A Novel Adaptive Spreading Waveform for Integrated Sensing and Communication

The increasing demand for radar and communication systems sharing the same hardware platform as well as frequency band has given birth to integrated sensing and communication (ISAC). As both radar and communication systems function on analogous physical phenomena, therefore, they may use the same equipment, spectrum, and signals which effectively improves the spectral efficiency, hardware efficiency, and information processing efficiency of the overall system. Moreover, a combination of communication and sensing is expected to be a main feature of 6G cellular technology. This paper proposes a novel waveform for ISAC applications. The proposed waveform offers adaptive symbol spreading in both time as well as frequency domains and can adapt to real-time channel conditions and given system requirements. Further, it is well-recognized that carrier frequency offset (CFO) destroys the orthogonality between the sub-carriers, generating inter-carrier interference (ICI), while the presence of symbol timing offset (STO) introduces intersymbol interference (lSI), between successive symbols, and phase rotations in the frequency domain, within the same symbol. Motivated by this, the proposed waveform is designed to combat both ICI and lSI and therefore offers superior communication as well as sensing performance.
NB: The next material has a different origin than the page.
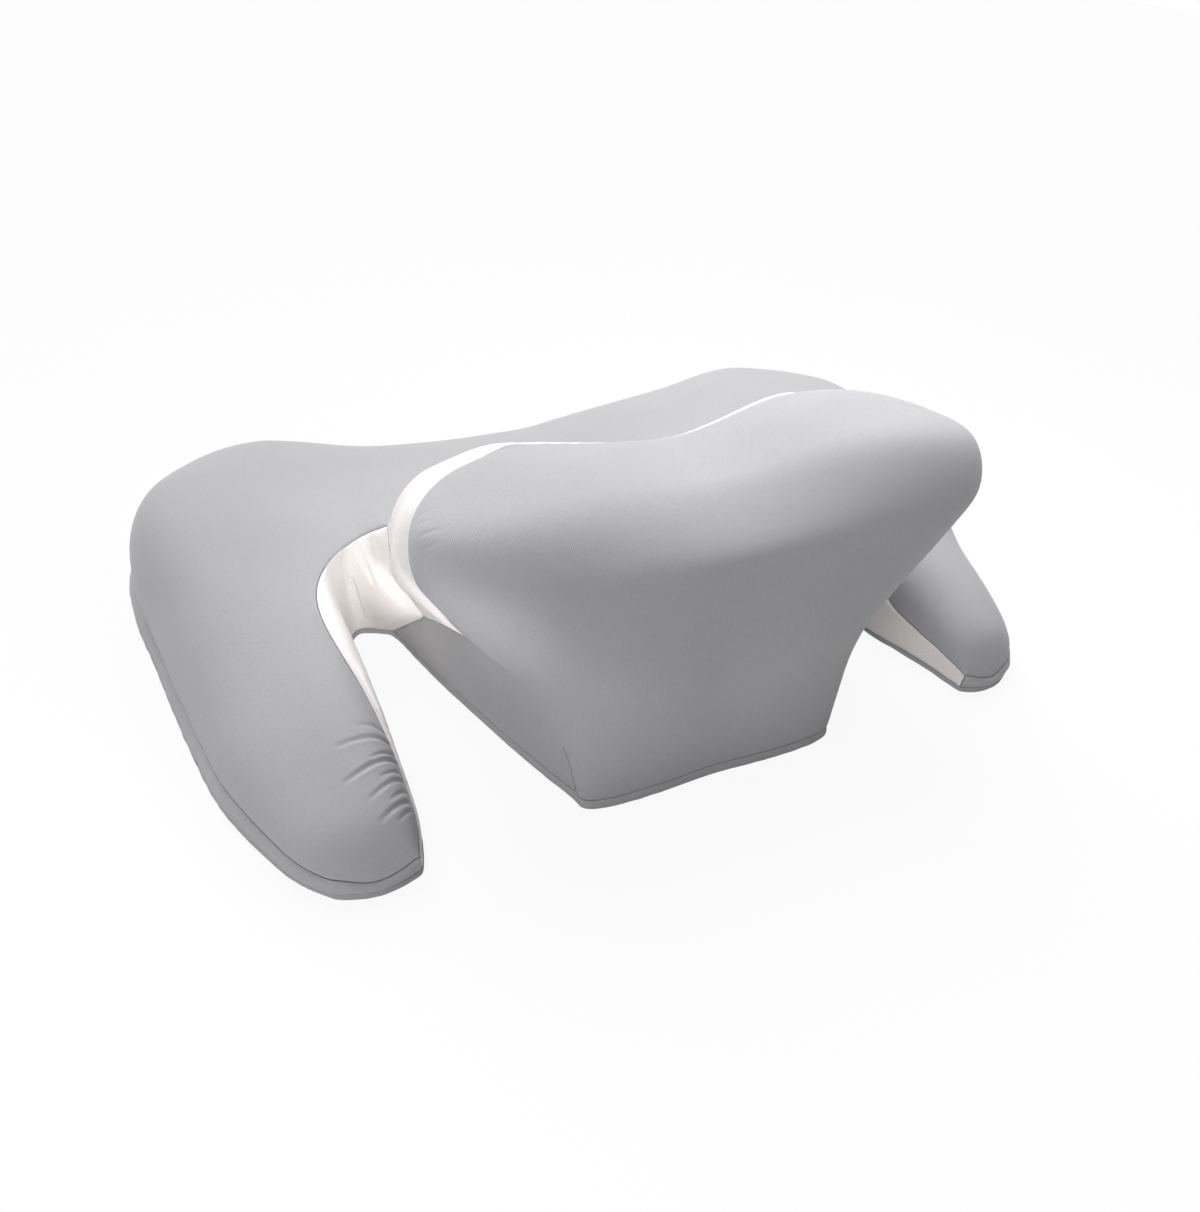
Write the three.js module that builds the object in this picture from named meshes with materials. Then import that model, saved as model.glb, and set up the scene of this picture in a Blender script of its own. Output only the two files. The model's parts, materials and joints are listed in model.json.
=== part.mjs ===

The proposed waveform is compared with traditional waveforms utilized in ISAC applications such as Orthogonal Frequency Division Multiplexing (OFDM), Fractional Fourier Transform based OFDM (FrFT-based OFDM), Orthogonal Chirp Division Multiplexing (OCDM), and Generalized Frequency Division Mul-tiplexing (GFDM) using numerous Monte Carlo simulations. It is observed that the proposed waveform outperforms all existing waveforms for communication performance in terms of average bit error rate (ABER) and sensing performance in terms of Peak to Sidelobe Level (PISL) of ambiguity function (AF).